У желтой дороги — разрушенный дом. Стропила торчат во все стороны, словно перебитые ребра огромного животного. Домашний скарб разбросан по земле. Под ногами хрустит мелко разбитая стеклянная посуда. Вся земля вокруг насколько хватает глаз вспахана и перепахана снарядами и бомбами, как бы вывернута наизнанку. Она дымит, мелкими частицами возносится к небу. И холмы, которые тянутся вдалеке громадным полукругом, тоже дымят: пыль клубами витает над ними.
В воздухе и на земле несмолкаемый гул. И от гула того, кажется, вздрагивает вселенная. Повсюду смерть и разрушение. И только в груде обгорелого металла мелькает что-то живое.

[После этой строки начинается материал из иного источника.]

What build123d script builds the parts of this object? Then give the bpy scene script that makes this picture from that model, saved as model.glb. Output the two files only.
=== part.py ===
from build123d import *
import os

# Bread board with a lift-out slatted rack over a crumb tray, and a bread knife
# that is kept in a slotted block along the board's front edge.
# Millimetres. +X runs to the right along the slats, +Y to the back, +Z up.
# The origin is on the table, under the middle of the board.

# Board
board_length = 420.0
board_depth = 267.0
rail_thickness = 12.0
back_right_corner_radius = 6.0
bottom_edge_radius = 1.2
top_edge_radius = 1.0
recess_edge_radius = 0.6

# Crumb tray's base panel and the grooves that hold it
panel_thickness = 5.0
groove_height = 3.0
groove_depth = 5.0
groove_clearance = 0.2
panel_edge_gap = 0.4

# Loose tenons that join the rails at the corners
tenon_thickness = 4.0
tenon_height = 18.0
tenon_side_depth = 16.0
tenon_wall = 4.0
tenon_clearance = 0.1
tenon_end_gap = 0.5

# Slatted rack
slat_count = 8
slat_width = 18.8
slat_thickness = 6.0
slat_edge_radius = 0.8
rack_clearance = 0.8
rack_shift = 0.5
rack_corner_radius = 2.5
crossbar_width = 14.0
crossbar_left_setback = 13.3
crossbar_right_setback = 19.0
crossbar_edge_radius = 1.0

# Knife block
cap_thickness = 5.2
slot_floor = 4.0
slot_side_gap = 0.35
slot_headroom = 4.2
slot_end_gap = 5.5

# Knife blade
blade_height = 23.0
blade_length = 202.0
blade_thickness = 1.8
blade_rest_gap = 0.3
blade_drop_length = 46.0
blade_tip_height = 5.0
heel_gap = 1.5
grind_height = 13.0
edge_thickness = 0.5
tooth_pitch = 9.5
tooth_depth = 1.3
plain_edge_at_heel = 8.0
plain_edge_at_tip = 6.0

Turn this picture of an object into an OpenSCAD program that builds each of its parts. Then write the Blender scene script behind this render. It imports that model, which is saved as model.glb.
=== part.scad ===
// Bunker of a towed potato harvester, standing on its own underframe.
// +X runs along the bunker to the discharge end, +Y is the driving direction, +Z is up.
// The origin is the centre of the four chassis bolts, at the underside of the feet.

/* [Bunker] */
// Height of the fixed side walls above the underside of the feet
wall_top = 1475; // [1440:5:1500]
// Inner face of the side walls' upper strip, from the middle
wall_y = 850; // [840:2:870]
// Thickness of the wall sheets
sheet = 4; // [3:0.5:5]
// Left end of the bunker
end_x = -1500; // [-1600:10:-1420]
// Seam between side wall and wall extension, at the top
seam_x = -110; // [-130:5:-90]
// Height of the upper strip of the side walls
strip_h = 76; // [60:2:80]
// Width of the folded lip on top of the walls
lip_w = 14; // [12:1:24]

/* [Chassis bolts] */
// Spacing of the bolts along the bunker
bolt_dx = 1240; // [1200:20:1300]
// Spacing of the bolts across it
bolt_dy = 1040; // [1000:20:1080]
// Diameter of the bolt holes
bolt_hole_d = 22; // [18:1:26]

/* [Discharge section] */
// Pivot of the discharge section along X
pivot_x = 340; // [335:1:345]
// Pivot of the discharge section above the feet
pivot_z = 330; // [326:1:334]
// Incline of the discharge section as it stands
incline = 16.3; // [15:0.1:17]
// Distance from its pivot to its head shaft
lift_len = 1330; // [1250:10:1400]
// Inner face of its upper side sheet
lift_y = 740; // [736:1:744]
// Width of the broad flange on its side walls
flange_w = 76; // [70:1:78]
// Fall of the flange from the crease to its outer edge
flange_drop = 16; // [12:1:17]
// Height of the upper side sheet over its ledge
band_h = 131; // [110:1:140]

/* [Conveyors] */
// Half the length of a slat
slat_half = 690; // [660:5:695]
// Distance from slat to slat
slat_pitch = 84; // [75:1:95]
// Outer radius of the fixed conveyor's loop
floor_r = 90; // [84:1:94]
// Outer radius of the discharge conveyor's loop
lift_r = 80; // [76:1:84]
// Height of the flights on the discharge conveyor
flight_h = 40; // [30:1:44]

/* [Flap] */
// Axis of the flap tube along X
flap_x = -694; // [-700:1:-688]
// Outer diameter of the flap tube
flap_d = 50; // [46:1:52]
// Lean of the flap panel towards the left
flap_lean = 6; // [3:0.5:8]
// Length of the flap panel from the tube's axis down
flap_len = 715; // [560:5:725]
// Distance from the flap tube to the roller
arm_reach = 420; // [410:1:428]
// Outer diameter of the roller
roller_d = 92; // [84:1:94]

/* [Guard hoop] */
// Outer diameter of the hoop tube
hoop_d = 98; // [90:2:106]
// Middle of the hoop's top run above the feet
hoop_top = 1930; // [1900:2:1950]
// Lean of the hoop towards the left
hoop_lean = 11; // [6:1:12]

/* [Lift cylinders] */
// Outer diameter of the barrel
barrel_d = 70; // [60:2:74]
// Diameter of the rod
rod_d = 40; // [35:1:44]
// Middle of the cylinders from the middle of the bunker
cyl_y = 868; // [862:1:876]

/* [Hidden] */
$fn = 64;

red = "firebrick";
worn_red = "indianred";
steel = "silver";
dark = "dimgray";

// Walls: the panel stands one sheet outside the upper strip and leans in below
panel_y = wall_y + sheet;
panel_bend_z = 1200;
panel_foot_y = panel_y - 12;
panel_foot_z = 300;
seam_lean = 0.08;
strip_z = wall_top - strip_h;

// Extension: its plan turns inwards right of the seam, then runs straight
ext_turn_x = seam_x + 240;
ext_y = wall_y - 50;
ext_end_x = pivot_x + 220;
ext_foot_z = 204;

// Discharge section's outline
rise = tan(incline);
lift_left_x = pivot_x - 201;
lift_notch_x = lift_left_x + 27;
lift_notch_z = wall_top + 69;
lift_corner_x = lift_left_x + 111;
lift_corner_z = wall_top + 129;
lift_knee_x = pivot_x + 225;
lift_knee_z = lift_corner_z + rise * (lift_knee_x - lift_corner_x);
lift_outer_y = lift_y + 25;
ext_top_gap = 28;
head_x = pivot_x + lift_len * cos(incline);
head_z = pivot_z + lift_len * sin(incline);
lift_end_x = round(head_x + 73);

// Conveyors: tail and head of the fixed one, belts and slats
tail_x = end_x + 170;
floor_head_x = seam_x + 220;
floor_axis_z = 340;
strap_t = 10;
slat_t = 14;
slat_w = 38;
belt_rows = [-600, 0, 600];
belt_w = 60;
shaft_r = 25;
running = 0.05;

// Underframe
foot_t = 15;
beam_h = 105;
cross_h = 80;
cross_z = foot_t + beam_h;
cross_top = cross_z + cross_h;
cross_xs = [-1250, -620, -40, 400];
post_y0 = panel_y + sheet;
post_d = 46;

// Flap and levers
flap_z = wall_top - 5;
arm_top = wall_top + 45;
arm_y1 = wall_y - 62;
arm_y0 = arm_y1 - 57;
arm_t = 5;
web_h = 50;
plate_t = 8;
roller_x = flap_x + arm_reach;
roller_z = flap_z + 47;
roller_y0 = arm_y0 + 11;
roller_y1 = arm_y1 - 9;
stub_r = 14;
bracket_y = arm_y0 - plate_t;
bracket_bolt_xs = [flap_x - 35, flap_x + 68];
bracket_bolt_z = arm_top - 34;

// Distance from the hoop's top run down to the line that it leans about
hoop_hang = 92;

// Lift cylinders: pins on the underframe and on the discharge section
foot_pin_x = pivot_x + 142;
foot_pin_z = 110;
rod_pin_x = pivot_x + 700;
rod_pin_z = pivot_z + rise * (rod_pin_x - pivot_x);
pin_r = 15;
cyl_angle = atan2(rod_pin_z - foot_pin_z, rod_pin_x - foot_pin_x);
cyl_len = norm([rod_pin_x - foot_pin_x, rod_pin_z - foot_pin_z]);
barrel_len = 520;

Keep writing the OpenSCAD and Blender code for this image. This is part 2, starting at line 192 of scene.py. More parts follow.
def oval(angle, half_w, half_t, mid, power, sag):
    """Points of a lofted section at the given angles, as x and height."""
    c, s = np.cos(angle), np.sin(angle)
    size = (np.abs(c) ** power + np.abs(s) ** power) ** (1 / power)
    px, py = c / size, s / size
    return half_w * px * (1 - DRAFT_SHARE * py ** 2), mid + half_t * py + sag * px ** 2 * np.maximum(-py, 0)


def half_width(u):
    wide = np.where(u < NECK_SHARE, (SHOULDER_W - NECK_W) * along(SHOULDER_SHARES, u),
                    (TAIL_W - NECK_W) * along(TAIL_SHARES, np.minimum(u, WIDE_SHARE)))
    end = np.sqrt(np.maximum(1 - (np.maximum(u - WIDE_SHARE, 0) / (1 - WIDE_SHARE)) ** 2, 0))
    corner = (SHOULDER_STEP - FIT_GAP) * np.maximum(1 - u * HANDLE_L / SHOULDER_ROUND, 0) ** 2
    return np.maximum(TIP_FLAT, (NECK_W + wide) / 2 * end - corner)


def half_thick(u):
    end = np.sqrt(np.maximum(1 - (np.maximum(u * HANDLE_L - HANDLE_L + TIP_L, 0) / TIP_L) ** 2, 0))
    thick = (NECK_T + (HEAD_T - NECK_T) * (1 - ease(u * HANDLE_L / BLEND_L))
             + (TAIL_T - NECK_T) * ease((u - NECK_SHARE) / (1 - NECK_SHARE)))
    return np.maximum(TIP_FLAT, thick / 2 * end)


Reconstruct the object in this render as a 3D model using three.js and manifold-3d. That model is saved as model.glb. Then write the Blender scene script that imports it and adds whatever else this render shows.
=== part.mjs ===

Это маленькая ромашка с трудом вытягивает тоненький стан из-под гусениц танка. Должно быть, слегка примяло ее. Удивительно, огонь, пожравший стальное чудовище, пощадил ромашку! Только лепестки окрасились в серый цвет, ясная прожелть потускнела. И все же ромашка жила! Каким же чудом она уцелела? И эту ромашку — жалкую и даже немного смешную — приметил абхазский поэт Михаил Гочуа, искавший жизнь в разрушенном мире и боровшийся за жизнь без разрушений. Его друзья — горсточка смелых моряков — полегли среди обломков. Остался Гочуа один, совсем один! Глаза офицера морской пехоты никуда не глядят: все проплывает мимо, словно в дымке. И только ромашка… Она маячит перед ним одна, одна в целом свете… Она такая же, как и те, что растут в Абхазии, только там они краше, сочнее. А эта — севастопольская, исстрадавшаяся. И Михаил Гочуа — поэт по призванию — задумывается над ее судьбой. Ему за тридцать. Не мало, но и не много. А морщин — на все шестьдесят: попробуй-ка побывай в аду!